| TASK GOAL |
Below are several records. Retype exactly those lines running from the one with "The OpenSCAD and" through the one with "bm.faces.new(list(reversed(rings[0])))", end lines included, and no others.

| 3D code data |
§

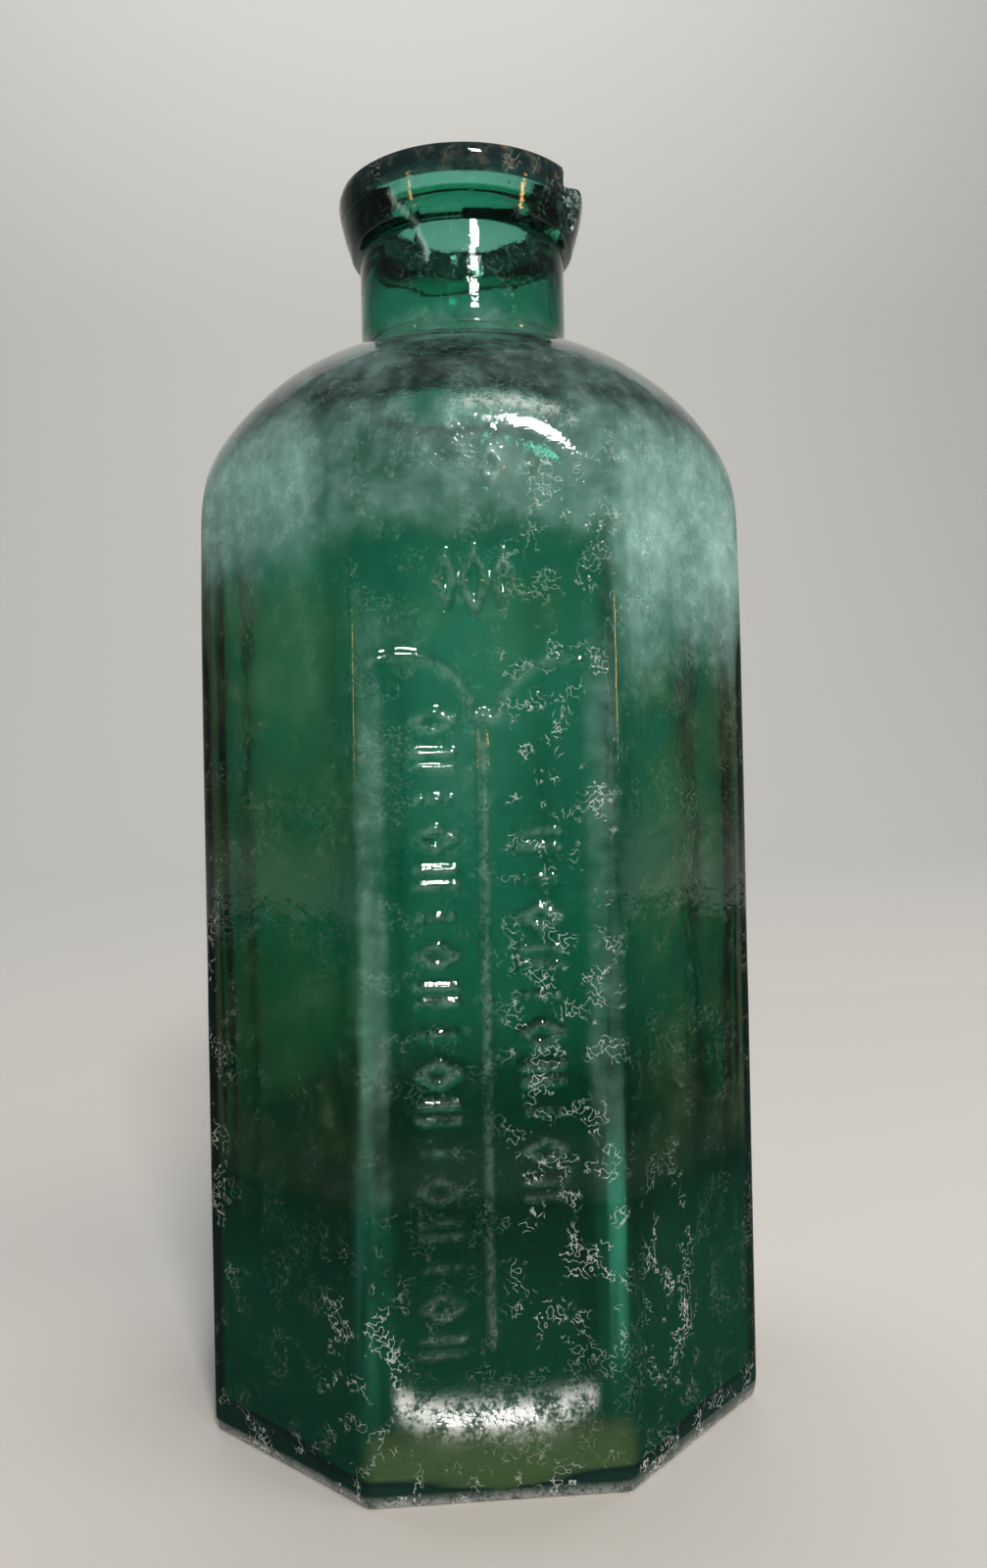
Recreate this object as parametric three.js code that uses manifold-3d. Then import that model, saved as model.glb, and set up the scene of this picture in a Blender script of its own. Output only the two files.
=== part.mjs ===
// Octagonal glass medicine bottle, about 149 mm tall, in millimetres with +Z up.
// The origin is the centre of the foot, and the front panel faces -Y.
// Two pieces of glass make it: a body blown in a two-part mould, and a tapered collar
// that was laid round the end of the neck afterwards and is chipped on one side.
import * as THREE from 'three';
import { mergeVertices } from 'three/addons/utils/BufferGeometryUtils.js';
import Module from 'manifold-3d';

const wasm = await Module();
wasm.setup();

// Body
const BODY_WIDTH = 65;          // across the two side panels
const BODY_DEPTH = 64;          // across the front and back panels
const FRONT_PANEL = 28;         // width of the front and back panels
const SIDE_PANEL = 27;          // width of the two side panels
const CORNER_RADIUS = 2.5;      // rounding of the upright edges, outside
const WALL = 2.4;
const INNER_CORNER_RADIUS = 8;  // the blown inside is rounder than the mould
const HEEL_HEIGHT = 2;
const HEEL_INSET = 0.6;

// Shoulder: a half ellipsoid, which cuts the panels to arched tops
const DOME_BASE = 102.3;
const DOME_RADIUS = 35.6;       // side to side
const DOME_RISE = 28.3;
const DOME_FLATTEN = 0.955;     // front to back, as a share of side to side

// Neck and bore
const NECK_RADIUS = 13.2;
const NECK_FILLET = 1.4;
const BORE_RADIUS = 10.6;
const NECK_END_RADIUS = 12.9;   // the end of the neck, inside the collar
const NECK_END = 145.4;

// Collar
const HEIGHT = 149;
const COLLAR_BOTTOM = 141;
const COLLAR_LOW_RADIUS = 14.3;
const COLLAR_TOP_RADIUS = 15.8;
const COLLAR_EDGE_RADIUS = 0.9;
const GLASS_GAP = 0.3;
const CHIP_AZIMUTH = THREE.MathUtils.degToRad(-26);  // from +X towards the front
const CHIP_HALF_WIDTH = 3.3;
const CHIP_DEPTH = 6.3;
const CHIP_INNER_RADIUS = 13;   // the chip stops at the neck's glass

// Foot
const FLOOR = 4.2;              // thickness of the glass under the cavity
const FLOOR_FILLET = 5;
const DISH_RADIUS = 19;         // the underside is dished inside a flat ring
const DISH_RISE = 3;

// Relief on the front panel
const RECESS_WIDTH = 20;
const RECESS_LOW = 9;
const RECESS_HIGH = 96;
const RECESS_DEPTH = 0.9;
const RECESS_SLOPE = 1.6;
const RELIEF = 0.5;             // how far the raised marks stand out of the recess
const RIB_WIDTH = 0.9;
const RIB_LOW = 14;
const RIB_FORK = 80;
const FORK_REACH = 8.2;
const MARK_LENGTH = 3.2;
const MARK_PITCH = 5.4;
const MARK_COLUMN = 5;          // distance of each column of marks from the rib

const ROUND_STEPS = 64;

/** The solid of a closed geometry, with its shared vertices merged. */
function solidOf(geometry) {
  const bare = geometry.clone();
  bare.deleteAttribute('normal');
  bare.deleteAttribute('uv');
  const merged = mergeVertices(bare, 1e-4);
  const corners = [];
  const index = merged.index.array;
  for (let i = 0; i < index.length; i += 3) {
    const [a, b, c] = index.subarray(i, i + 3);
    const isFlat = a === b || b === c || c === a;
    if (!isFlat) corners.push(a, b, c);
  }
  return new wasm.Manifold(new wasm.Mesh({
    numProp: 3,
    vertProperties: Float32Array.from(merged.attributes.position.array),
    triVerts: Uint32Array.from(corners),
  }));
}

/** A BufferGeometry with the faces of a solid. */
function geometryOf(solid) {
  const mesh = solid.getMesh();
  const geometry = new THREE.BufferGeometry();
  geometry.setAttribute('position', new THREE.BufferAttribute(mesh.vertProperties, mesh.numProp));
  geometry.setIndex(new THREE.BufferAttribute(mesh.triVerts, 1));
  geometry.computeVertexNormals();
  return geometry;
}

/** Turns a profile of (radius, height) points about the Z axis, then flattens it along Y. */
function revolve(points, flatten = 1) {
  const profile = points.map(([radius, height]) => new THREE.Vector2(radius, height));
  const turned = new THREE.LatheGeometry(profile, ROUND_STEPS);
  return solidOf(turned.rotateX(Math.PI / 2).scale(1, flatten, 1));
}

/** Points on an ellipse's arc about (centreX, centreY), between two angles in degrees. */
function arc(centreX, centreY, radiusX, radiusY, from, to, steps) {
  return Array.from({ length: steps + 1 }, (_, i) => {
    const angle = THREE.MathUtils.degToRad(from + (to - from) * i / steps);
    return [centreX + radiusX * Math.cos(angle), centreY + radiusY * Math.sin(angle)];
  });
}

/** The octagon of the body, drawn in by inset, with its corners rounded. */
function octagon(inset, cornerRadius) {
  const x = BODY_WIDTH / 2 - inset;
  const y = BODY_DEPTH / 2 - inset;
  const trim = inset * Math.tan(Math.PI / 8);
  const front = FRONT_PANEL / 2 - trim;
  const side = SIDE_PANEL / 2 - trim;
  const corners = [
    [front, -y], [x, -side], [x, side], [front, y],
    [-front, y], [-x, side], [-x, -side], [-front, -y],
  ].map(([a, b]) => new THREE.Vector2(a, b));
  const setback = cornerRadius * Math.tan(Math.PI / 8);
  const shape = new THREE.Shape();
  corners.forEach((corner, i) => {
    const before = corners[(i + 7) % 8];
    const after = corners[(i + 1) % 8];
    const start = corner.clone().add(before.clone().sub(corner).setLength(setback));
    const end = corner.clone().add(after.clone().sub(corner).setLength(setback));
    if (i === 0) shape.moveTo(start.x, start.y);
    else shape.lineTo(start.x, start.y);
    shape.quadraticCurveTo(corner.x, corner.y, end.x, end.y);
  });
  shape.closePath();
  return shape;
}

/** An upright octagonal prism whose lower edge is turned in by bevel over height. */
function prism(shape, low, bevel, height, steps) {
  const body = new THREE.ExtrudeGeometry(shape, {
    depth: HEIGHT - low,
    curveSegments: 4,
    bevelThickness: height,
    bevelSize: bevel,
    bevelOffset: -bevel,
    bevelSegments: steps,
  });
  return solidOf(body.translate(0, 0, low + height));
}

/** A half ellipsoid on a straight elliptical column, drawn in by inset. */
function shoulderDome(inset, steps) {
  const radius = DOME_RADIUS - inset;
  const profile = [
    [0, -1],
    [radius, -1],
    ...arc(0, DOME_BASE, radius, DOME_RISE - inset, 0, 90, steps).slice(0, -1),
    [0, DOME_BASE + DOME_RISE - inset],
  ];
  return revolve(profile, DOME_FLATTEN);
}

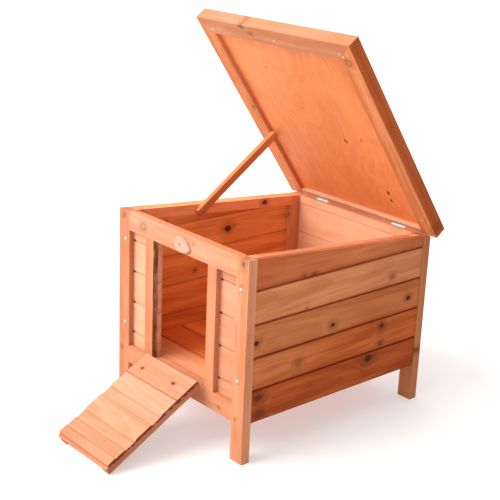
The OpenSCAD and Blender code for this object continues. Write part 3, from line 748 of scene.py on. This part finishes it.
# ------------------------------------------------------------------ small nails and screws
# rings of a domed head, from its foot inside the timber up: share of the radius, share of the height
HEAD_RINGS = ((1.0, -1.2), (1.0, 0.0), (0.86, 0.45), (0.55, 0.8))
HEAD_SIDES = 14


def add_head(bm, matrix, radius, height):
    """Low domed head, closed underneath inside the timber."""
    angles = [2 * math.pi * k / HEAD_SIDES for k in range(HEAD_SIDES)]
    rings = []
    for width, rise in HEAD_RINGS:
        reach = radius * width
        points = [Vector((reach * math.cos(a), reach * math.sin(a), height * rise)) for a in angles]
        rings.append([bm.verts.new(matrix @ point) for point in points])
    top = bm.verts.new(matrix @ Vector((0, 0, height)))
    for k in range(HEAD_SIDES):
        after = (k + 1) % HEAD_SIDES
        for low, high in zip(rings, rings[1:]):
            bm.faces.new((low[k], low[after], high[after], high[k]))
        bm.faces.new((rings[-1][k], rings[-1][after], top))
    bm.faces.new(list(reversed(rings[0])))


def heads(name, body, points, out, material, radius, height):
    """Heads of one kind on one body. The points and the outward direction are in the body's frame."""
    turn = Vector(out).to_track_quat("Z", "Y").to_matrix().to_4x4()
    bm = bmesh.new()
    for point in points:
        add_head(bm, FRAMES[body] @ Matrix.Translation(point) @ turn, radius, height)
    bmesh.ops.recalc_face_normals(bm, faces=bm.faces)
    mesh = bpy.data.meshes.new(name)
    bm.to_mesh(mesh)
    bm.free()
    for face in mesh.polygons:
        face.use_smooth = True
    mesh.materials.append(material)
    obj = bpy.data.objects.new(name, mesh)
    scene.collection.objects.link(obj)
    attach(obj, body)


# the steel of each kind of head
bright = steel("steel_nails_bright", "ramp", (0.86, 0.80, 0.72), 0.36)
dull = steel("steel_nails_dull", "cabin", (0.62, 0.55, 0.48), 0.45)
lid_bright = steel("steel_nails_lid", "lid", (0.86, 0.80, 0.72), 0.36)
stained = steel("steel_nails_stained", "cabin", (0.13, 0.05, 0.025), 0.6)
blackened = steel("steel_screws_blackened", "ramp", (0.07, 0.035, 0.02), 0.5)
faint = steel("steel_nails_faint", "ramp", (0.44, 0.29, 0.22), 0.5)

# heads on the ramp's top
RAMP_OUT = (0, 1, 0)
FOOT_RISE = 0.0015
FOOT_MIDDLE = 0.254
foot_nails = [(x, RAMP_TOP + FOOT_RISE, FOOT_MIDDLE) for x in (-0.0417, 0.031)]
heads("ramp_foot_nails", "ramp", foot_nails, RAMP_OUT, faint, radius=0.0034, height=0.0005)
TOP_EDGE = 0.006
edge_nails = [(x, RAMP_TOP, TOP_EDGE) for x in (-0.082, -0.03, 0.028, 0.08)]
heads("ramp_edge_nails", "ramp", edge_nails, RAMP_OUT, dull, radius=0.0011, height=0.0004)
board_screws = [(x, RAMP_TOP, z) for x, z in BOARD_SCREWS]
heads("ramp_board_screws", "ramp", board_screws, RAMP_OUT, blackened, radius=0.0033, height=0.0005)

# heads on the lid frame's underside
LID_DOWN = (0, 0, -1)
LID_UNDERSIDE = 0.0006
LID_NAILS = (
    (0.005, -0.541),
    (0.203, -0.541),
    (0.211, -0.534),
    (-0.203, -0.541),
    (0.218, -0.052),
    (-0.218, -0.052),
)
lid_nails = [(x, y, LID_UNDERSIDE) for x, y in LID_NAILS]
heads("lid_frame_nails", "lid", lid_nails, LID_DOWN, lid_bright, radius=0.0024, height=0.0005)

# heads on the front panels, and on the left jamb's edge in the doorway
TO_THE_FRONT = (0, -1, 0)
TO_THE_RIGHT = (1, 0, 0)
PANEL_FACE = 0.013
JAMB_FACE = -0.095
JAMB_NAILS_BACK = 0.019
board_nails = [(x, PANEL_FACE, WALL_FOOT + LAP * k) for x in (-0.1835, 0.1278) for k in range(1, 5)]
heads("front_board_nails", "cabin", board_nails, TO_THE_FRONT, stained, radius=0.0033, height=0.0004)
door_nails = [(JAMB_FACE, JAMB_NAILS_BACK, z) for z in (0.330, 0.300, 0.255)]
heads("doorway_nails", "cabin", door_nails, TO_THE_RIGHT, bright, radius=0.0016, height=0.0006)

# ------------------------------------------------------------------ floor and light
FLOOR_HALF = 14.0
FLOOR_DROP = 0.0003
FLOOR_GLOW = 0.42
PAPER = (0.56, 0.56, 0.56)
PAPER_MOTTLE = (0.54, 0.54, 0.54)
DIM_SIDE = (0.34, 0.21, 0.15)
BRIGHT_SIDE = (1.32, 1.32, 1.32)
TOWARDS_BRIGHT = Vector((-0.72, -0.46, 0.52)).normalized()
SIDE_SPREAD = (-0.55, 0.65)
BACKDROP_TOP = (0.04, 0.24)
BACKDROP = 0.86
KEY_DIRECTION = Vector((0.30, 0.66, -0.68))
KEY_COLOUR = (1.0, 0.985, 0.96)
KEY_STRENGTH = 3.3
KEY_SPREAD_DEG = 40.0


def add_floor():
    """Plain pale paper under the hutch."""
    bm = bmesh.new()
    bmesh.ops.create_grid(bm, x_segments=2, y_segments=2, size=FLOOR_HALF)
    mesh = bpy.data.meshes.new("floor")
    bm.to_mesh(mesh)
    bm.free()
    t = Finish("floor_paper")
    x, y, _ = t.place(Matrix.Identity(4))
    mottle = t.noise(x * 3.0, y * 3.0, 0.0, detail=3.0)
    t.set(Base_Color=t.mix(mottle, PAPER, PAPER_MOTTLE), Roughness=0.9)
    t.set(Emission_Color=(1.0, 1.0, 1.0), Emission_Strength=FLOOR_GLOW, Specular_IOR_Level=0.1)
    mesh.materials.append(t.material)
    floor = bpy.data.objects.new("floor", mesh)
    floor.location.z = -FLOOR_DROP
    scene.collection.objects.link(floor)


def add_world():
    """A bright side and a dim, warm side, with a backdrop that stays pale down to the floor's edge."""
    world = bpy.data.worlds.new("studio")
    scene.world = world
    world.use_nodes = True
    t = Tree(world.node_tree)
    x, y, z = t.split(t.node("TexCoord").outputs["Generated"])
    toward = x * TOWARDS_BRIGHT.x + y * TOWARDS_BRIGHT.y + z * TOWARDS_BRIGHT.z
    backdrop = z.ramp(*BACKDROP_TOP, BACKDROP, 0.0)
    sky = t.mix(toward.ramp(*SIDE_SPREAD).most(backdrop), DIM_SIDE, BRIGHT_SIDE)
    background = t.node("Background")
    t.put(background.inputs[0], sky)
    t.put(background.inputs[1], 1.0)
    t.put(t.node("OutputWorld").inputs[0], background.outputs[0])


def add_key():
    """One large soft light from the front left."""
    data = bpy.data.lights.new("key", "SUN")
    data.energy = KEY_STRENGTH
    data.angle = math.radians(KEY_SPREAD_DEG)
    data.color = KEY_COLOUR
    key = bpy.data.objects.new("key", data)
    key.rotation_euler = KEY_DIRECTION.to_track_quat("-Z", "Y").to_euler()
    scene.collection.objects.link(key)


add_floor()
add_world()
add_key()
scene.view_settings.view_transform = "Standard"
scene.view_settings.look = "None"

§

| IN RESPONSE |
The OpenSCAD and Blender code for this object continues. Write part 3, from line 748 of scene.py on. This part finishes it.
# ------------------------------------------------------------------ small nails and screws
# rings of a domed head, from its foot inside the timber up: share of the radius, share of the height
HEAD_RINGS = ((1.0, -1.2), (1.0, 0.0), (0.86, 0.45), (0.55, 0.8))
HEAD_SIDES = 14


def add_head(bm, matrix, radius, height):
    """Low domed head, closed underneath inside the timber."""
    angles = [2 * math.pi * k / HEAD_SIDES for k in range(HEAD_SIDES)]
    rings = []
    for width, rise in HEAD_RINGS:
        reach = radius * width
        points = [Vector((reach * math.cos(a), reach * math.sin(a), height * rise)) for a in angles]
        rings.append([bm.verts.new(matrix @ point) for point in points])
    top = bm.verts.new(matrix @ Vector((0, 0, height)))
    for k in range(HEAD_SIDES):
        after = (k + 1) % HEAD_SIDES
        for low, high in zip(rings, rings[1:]):
            bm.faces.new((low[k], low[after], high[after], high[k]))
        bm.faces.new((rings[-1][k], rings[-1][after], top))
    bm.faces.new(list(reversed(rings[0])))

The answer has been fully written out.